Which one is right ?

 

[Nathanael]

It will get longer by 2x..

Correct.

Then the piece EB decreases x in length and AB also decreases x in length, right ?

Well, EB and AC don't necessarily have to decrease by the same amount.

So, the velocity of pulley D is 0.5 ( v_A + v_B ), right ?

Yes :) this is correct (ignoring directions). Also, V_a does not necessarily equal V_b, but their sum must get shorter by 2 m/s

Then, how to find the relation between the acceleration ?

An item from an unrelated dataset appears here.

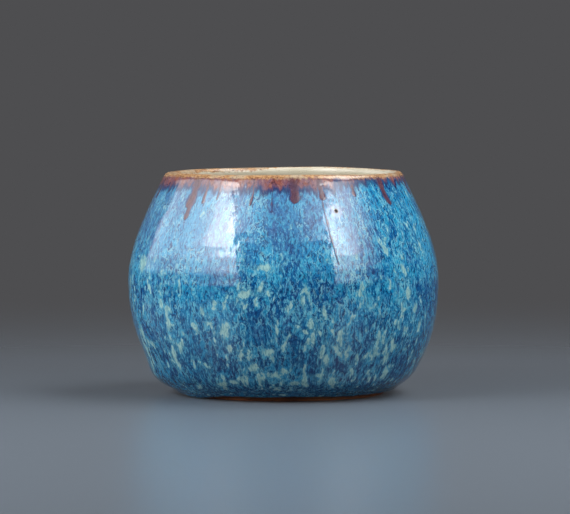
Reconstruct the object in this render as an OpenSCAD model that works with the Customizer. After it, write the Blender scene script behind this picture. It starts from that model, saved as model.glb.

Differentiate the last equation with respect to time.

 

[terryds]

Correct.Well, EB and AC don't necessarily have to decrease by the same amount.Yes :) this is correct (ignoring directions). Also, V_a does not necessarily equal V_b, but their sum must get shorter by 2 m/sDifferentiate the last equation with respect to time.

v_D = 0.5 ( v_A + v_B )
a_D = 0.5 ( a_A + a_B )
Right ?

Then, using the work-kinetic energy formula, I've found that acceleration of A is 4 m/s²
I will use negative sign for up direction and positive for down direction
a_D = 0.5 ( a_A + a_B )
0 = 0.5 (4 + a_B)
a_B = -4 m/s²

v_D = 0.5 ( v_A + v_B )
-1 = 0.5 ( 4 + v_B )
v_B = -6 m/s²

So, the acceleration is 4m/s² upward ? and the velocity is 6 m/s upward ?

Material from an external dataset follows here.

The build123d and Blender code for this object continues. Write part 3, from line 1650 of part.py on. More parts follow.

Can you tell me why it is negative ?
I imagine the scene and I think that block B will go in the same direction as block A, right ? (The block A goes down, so the middle pulley goes up, then block B goes down)
So, could you please tell me the mistake I made ?

 

[Nathanael]

So, the acceleration is 4m/s² upward ? and the velocity is 6 m/s upward ?

If the block A started with a velocity 4 m/s downwards and an acceleration 4 m/s² downwards, then yes your answer is correct.

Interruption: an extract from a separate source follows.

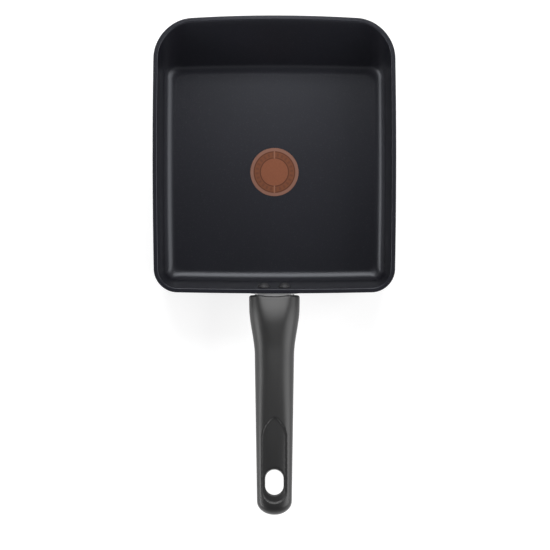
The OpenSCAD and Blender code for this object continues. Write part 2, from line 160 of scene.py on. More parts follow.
# Grip
GRIP_L = 148
ROOT_W = 34.4
WAIST_W = 26.3
TAIL_W = 22.8
FLARE_FROM = 10.5
FLARE_TO = 43
WAIST_UP = 8.8
WAIST_DOWN = 8.6
ROOT_EXTRA = 1.5
TAIL_UP = 7
TAIL_DOWN = 6.6
ROOT_DIP = 1.2
FACET_D = 1.8
FACET_L = 24
FACET_BLEND = 1.1
SCOOP_D = 0.2
SCOOP_FROM = 16
SCOOP_TO = 86
SCOOP_FADE = 26
SCOOP_HALF = 0.65
PLAIN_E = 2.05
ROOT_E = 0.2
TAIL_E = 0.6
TAIL_E_FROM = 58
TAIL_E_FADE = 40
LIFT = radians(2)
FALL = radians(6)
TIP_L = 8.6
END_R = 72
END_GAP = 4.2
END_BEVEL = 0.9
SOCKET_GAP = 0.3
MOUTH_GAP = 0.25

# How the height of the round tip falls
TIP_POWER = 4
TIP_ROOT = 0.45

# Where the uncut skin starts, its finely stepped stretch, and where the cutters start outside it
SKIN_FROM = -9
FINE_FROM = 1.5
FINE_TO = 6
CUT_FROM = -20
CUT_BELOW = -25

# The remesh that rounds the cut edges
VOXEL = 0.43
SMOOTHING = 0.5
SMOOTH_ROUNDS = 3

# Hang hole and panel
HOLE_W = 12
HOLE_L = 16.6
HOLE_FROM_TIP = 20.9
HOLE_BEVEL = 0.9
PANEL_W = 16
PANEL_L = 41.8
PANEL_FROM_TIP = 6.6
PANEL_D = 0.7
PANEL_TOP = 25
PANEL_LEAST_HALF = 0.05

# How far the hole's bevels run on past the faces, in bevels
OVERCUT = 4

# Screw
SCREW_AT = 40
SCREW_D = 5
SCREW_HEAD_H = 2.6
SCREW_GAP = 0.2
WASHER_D = 9.4
WASHER_T = 0.8
BORE_GAP = 0.3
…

Can you tell me why it is negative ?

It is negative because it is in the opposite direction as block A

I imagine the scene and I think that block B will go in the same direction as block A, right ? (The block A goes down, so the middle pulley goes up, then block B goes down)
So, could you please tell me the mistake I made ?

This is not true. The middle pulley is always going down at 1m/s, that is unchangeable.

 

[terryds]

If the block A started with a velocity 4 m/s downwards and an acceleration 4 m/s² downwards, then yes your answer is correct.It is negative because it is in the opposite direction as block AThis is not true. The middle pulley is always going down at 1m/s, that is unchangeable.

Yeah.. I forgot that the middle pulley is going down..
Thanks for your nice help :)